3.2. Os Principais Conceitos de Lutero
- Sola Scriptura: As Escrituras são a única autoridade para a fé e a prática.
- Sola Fide: A salvação é obtida apenas pela fé, e não por obras ou sacramentos.
- Sola Gratia: A graça de Deus é suficiente para salvar, sem mediação humana.
3.3. A Excomunhão e o Apoio Político
- Lutero foi convocado à Dieta de Worms (1521), onde se recusou a renunciar suas ideias, declarando: “Aqui estou, não posso fazer de outro modo”. Foi excomungado, mas protegido por príncipes alemães, como Frederico, o Sábio.
4. A Disseminação da Reforma: Novos Movimentos
4.1. Suíça: Zwinglio e Calvino
- Ulrico Zwinglio liderou uma reforma em Zurique paralela à de Lutero, focando na autoridade da Bíblia e rejeitando práticas como a veneração de imagens.
- João Calvino, em Genebra, desenvolveu a teologia reformada, com ênfase na soberania de Deus e na predestinação.
4.2. Inglaterra e a Reforma Anglicana
- Henrique VIII rompeu com Roma em 1534, fundando a Igreja da Inglaterra. Embora o motivo inicial fosse político, a Reforma Anglicana logo adotou aspectos teológicos protestantes.
4.3. Os Anabatistas
- Um movimento radical que rejeitava o batismo infantil e defendia a separação entre Igreja e Estado. Eles foram perseguidos tanto por católicos quanto por outros reformadores.
5. Impactos Culturais, Políticos e Religiosos da Reforma
5.1. Transformações Religiosas
- O protestantismo deu origem a várias denominações, como luteranos, calvinistas, anglicanos e presbiterianos.
- A tradução da Bíblia para línguas vernáculas democratizou o acesso às Escrituras.
5.2. Mudanças Políticas
- A Reforma enfraqueceu o poder centralizado da Igreja, permitindo que reis e príncipes consolidassem seu controle sobre os territórios.
5.3. Impacto Cultural
- O incentivo à alfabetização cresceu, já que os reformadores enfatizavam a leitura pessoal da Bíblia.

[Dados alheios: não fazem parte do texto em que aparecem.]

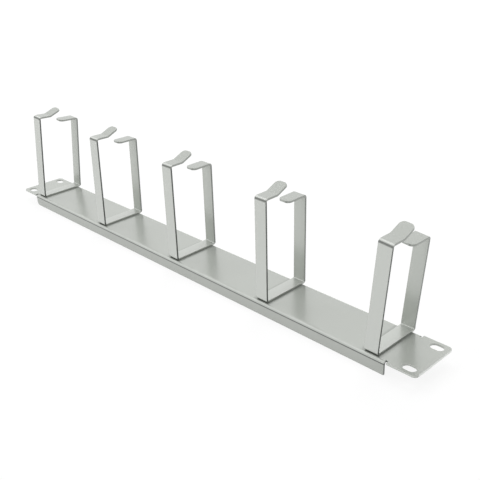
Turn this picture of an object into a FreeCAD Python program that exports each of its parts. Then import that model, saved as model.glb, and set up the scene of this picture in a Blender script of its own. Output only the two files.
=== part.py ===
import FreeCAD, Part
import math
import os

# Horizontal cable manager for a 19-inch rack, one rack unit high.
# One folded steel panel carries a row of open hoops, each bent from one steel strip.
# Frame: +X along the panel, +Y across its height, +Z out along the hoops.
# The origin is the centre of the four rack slots, on the face that meets the rack.
# All sizes are in millimetres and all angles in degrees.

# Rack interface: the unit's height, the gap to the next panel, and each slot's place from the ends
panel_length = 482.6
rack_unit_height = 44.45
unit_gap = 0.75
slot_end_inset = 8.75
slot_row_inset = 6.35
slot_length = 10.0
slot_width = 6.8

# Folded panel
panel_sheet = 1.5
panel_bend_radius = 1.0
ear_length = 24.3
flange_depth = 10.5
flange_corner_radius = 4.0
ear_corner_radius = 3.5
relief_width = 1.6
relief_margin = 0.2

# Hoop strip
strip_width = 10.9
strip_thickness = 1.6
strip_bend_radius = 0.8
strip_end_radius = 3.7

# Hoop form: the clear sizes are what the cables pass through
clear_width = 40.2
clear_height = 80.5
finger_drop = 9.25
arm_reach = 12.5
lip_length = 12.3
lip_angle = 24.2
finger_length = 19.7
square_stub = 1.5

# Row of hoops: evenly spaced between the flange ends, set back from the panel's near edge
hoop_end_margin = 10.2
hoop_setback = 2.1

# Each hoop as it was welded: offset along X from its pitch mark, lean along X, lean along Y
hoop_stances = [
    (-2.2, 2.75, 3.6),
    (0.4, 0.4, 1.1),
    (1.6, 0.1, 0.0),
    (1.4, 0.65, -0.2),
    (-1.8, 4.7, 0.0),
]

# How closely an edge's length must agree with the thickness it crosses
edge_tolerance = 0.001

# Worked out from the sizes above
panel_height = rack_unit_height - unit_gap
half_height = panel_height / 2
slot_spacing_x = panel_length - 2 * slot_end_inset
slot_spacing_y = rack_unit_height - 2 * slot_row_inset
flange_length = panel_length - 2 * ear_length
hoop_pitch = (flange_length - 2 * hoop_end_margin) / (len(hoop_stances) - 1)
panel_outer_bend = panel_bend_radius + panel_sheet
strip_outer_bend = strip_bend_radius + strip_thickness
near_face_y = hoop_setback - half_height
far_face_y = near_face_y + clear_width + 2 * strip_thickness
near_top = clear_height + 2 * strip_thickness
far_top = near_top - finger_drop
square_height = strip_outer_bend + square_stub


def vector(x, y, z):
    return FreeCAD.Vector(x, y, z)


def side_points(pairs):
    """Points in the YZ plane from (y, z) pairs."""
    return [vector(0, y, z) for y, z in pairs]


def bent_line(points, radius):
    """Open wire through the points, with an arc of the radius in place of each inner corner."""
    edges = []
    start = points[0]
    for before, corner, after in zip(points, points[1:], points[2:]):
        back = (before - corner).normalize()
        ahead = (after - corner).normalize()
        half_corner = back.getAngle(ahead) / 2
        inset = radius / math.tan(half_corner)
        depth = radius / math.sin(half_corner) - radius
        arc_start = corner + back * inset
        arc_middle = corner + (back + ahead).normalize() * depth
        arc_end = corner + ahead * inset
        edges.append(Part.makeLine(start, arc_start))
        edges.append(Part.Arc(arc_start, arc_middle, arc_end).toShape())
        start = arc_end
    edges.append(Part.makeLine(start, points[-1]))
    return Part.Wire(edges)


def folded_sheet(pairs, radius, thickness, length):
    """Folded sheet, centred along X, whose outer face follows the (y, z) pairs.

    The pairs run clockwise as seen from +X, and the thickness lies to the right of their path.
    """
    line = bent_line(side_points(pairs), radius)
    section = line.makeOffset2D(thickness, fill=True, openResult=True)
    section.translate(vector(-length / 2, 0, 0))
    return section.extrude(vector(length, 0, 0))


def edges_nearest(shape, point, length, count):
    """The edges of that length whose middles lie nearest the point."""
    fits = [edge for edge in shape.Edges if math.isclose(edge.Length, length, abs_tol=edge_tolerance)]
    fits.sort(key=lambda edge: edge.CenterOfMass.distanceToPoint(point))
    return fits[:count]


def rounded_plate(length, width, thickness, radius):
    """Flat plate centred on the origin, standing on z = 0, with round corners."""
    plate = Part.makeBox(length, width, thickness, vector(-length / 2, -width / 2, 0))
    corners = [edge for edge in plate.Edges if abs(edge.tangentAt(edge.FirstParameter).z) > 0.5]
    return plate.makeFillet(radius, corners)


def rack_slot(x, y):
    """Cutter for one slot: as long as the plate is deep, twice over, with half-round ends."""
    straight = slot_length - slot_width
    cutter = Part.makeBox(straight, slot_width, 2 * panel_sheet, vector(-straight / 2, -slot_width / 2, 0))
    for side in (-1, 1):
        end = Part.makeCylinder(slot_width / 2, 2 * panel_sheet, vector(side * straight / 2, 0, 0))
        cutter = cutter.fuse(end)
    cutter.translate(vector(x, y, -panel_sheet / 2))
    return cutter


def flanged_middle():
    """Shallow channel: the flat web, both bends and both flanges, over the flange length."""
    flange_edge = panel_sheet - flange_depth
    section = [
        (-half_height, flange_edge),
        (-half_height, panel_sheet),
        (half_height, panel_sheet),
        (half_height, flange_edge),
    ]
    channel = folded_sheet(section, panel_outer_bend, panel_sheet, flange_length)
    corner = vector(-flange_length / 2, -half_height, flange_edge)
    return channel.makeFillet(flange_corner_radius, edges_nearest(channel, corner, panel_sheet, 1))


def build_panel():
    """Ears and channel in one sheet: the plate gives up its edges where the bends run."""
    plate = rounded_plate(panel_length, panel_height, panel_sheet, ear_corner_radius)
    flat_width = panel_height - 2 * (panel_outer_bend + relief_margin)
    cut_length = flange_length + 2 * relief_width
    for side in (-1, 1):
        strip = Part.makeBox(cut_length, panel_height, 2 * panel_sheet)
        strip.translate(vector(-cut_length / 2, -panel_height / 2, -panel_sheet / 2))
        strip.translate(vector(0, side * (panel_height + flat_width) / 2, 0))
        plate = plate.cut(strip)
    panel = plate.fuse(flanged_middle()).removeSplitter()
    for side_x in (-1, 1):
        for side_y in (-1, 1):
            panel = panel.cut(rack_slot(side_x * slot_spacing_x / 2, side_y * slot_spacing_y / 2))
    return panel


def hoop_foot():
    """Base of the hoop with both lower bends, up to where the legs start to lean."""
    section = [
        (far_face_y, square_height),
        (far_face_y, 0),
        (near_face_y, 0),
        (near_face_y, square_height),
    ]
    return folded_sheet(section, strip_outer_bend, strip_thickness, strip_width)


def near_head():
    """Top of the tall leg: its bend, the level arm and the lip turned up at its end."""
    foot_y = near_face_y + arm_reach
    rise = lip_length * math.sin(math.radians(lip_angle))
    run = lip_length * math.cos(math.radians(lip_angle))
    section = [
        (near_face_y, near_top - square_height),
        (near_face_y, near_top),
        (foot_y, near_top),
        (foot_y + run, near_top + rise),
    ]
    head = folded_sheet(section, strip_outer_bend, strip_thickness, strip_width)
    tip = vector(0, foot_y + run, near_top + rise)
    return head.makeFillet(strip_end_radius, edges_nearest(head, tip, strip_thickness, 2))


def far_head():
    """Top of the short leg: its bend and the level finger with a rounded end."""
    tip_y = far_face_y - finger_length
    section = [
        (tip_y, far_top),
        (far_face_y, far_top),
        (far_face_y, far_top - square_height),
    ]
    head = folded_sheet(section, strip_outer_bend, strip_thickness, strip_width)
    tip = vector(0, tip_y, far_top)
    return head.makeFillet(strip_end_radius, edges_nearest(head, tip, strip_thickness, 2))


def leg_section(outer_face_y, inward, height):
    """The strip's own section, lying level at a height."""
    low_y = min(outer_face_y, outer_face_y + inward * strip_thickness)
    return Part.makePlane(strip_width, strip_thickness, vector(-strip_width / 2, low_y, height))


def turned(shape, pivot, lean_x, lean_y):
    """The shape leant about the pivot, towards +Y and then towards +X."""
    shape.rotate(pivot, vector(1, 0, 0), -lean_y)
    shape.rotate(pivot, vector(0, 1, 0), lean_x)
    return shape


def build_hoop(x, lean_x, lean_y):
    """One strip, bent five times: the foot is square to the panel, and each head square to its leg."""
    hoop = hoop_foot()
    for outer_face_y, inward, top, head in (
        (near_face_y, 1, near_top, near_head()),
        (far_face_y, -1, far_top, far_head()),
    ):
        pivot = vector(0, outer_face_y + inward * strip_thickness / 2, square_height)
        low_end = leg_section(outer_face_y, inward, square_height)
        high_end = turned(leg_section(outer_face_y, inward, top - square_height), pivot, lean_x, lean_y)
        leg = Part.makeLoft([low_end.OuterWire, high_end.OuterWire], True, True)
        hoop = hoop.fuse([leg, turned(head, pivot, lean_x, lean_y)])
    hoop = hoop.removeSplitter()
    hoop.translate(vector(x, 0, panel_sheet))
    return hoop


os.makedirs("parts", exist_ok=True)
build_panel().exportStep("parts/panel.step")
middle_hoop = (len(hoop_stances) - 1) / 2
for index, (offset, lean_x, lean_y) in enumerate(hoop_stances):
    x = (index - middle_hoop) * hoop_pitch + offset
    build_hoop(x, lean_x, lean_y).exportStep(f"parts/hoop_{index + 1}.step")
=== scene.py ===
# %% [markdown]
# # A horizontal cable manager for a 19-inch rack
#
# One folded steel panel, one rack unit high, carries a row of five open hoops bent from steel
# strip. Cables run lengthways through the hoops and are pushed in between each lip and finger.
# Everything is powder coated in one light grey. The construction model is loaded first as a
# fixed frame, and every piece below is made to its places and sizes.

# %% Load the frame
import math

import bmesh
import bpy
import numpy as np
from mathutils import Matrix, Vector


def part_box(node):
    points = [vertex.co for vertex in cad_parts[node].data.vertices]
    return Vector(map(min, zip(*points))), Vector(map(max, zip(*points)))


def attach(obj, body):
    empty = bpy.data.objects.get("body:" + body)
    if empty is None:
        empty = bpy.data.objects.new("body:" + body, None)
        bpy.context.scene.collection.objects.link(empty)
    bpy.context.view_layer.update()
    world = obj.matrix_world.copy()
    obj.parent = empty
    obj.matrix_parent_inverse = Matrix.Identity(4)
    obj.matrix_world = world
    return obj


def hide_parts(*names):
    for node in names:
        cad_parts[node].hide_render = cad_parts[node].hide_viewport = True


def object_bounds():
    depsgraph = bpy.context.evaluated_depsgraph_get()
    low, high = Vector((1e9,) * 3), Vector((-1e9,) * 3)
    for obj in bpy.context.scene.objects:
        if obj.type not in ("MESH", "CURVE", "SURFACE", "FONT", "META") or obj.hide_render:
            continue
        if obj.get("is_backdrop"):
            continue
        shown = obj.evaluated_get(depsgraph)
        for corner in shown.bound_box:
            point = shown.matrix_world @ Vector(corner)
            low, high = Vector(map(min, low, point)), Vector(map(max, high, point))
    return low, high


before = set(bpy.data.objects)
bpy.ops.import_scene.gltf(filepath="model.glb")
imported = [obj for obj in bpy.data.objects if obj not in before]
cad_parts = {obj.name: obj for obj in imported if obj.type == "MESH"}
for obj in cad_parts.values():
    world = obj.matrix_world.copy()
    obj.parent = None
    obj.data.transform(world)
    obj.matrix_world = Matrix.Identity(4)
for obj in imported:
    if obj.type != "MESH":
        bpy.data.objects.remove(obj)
cad_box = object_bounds()
mm = 0.001
print("nodes:", sorted(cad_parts))

# %% [markdown]
# ## Camera
#
# A camera is described here the way a photographer would: where it stands, which way it looks,
# how far it is rolled, and its focal length. These come from the panel's four slots and straight
# edges, whose real sizes are known: only one camera puts all of them where the photograph does.
# Writing the three axes as a matrix is more exact than aiming the camera at a target. Lengths in
# this script are in metres, but Blender keeps a camera's lens and sensor in millimetres.

# %% Camera
camera_place = (441.26 * mm, -356.86 * mm, 280.01 * mm)
camera_azimuth = math.radians(-46.674)
camera_descent = math.radians(25.532)
camera_roll = math.radians(-2.073)
focal_pixels = 736.64
picture_pixels = 480
sensor_width = 36.0
nearest_seen = 10 * mm


def camera_axes(azimuth, descent, roll):
    """Right, up and backward: a compass bearing, a tilt down, then a turn about the line of sight."""
    level = math.cos(descent)
    forward = np.array([math.sin(azimuth) * level, math.cos(azimuth) * level, -math.sin(descent)])
    right = np.array([math.cos(azimuth), -math.sin(azimuth), 0.0])
    up = np.cross(right, forward)
    turned_right = math.cos(roll) * right + math.sin(roll) * up
    turned_up = math.cos(roll) * up - math.sin(roll) * right
    return turned_right, turned_up, -forward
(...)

- A arte e a literatura passaram a refletir uma visão mais crítica e introspectiva da condição humana.
6. Conclusão
A Reforma Protestante foi mais do que um evento religioso; foi um divisor de águas na história da humanidade. Enquanto Martinho Lutero desempenhou um papel central, os movimentos e ideias que o precederam foram essenciais para o êxito do movimento. A Reforma moldou o mundo moderno, influenciando a política, a cultura e a espiritualidade de maneira irreversível.
Com suas raízes em séculos de questionamentos e insatisfações, a Reforma permanece como um lembrete do poder da convicção e da busca pela verdade.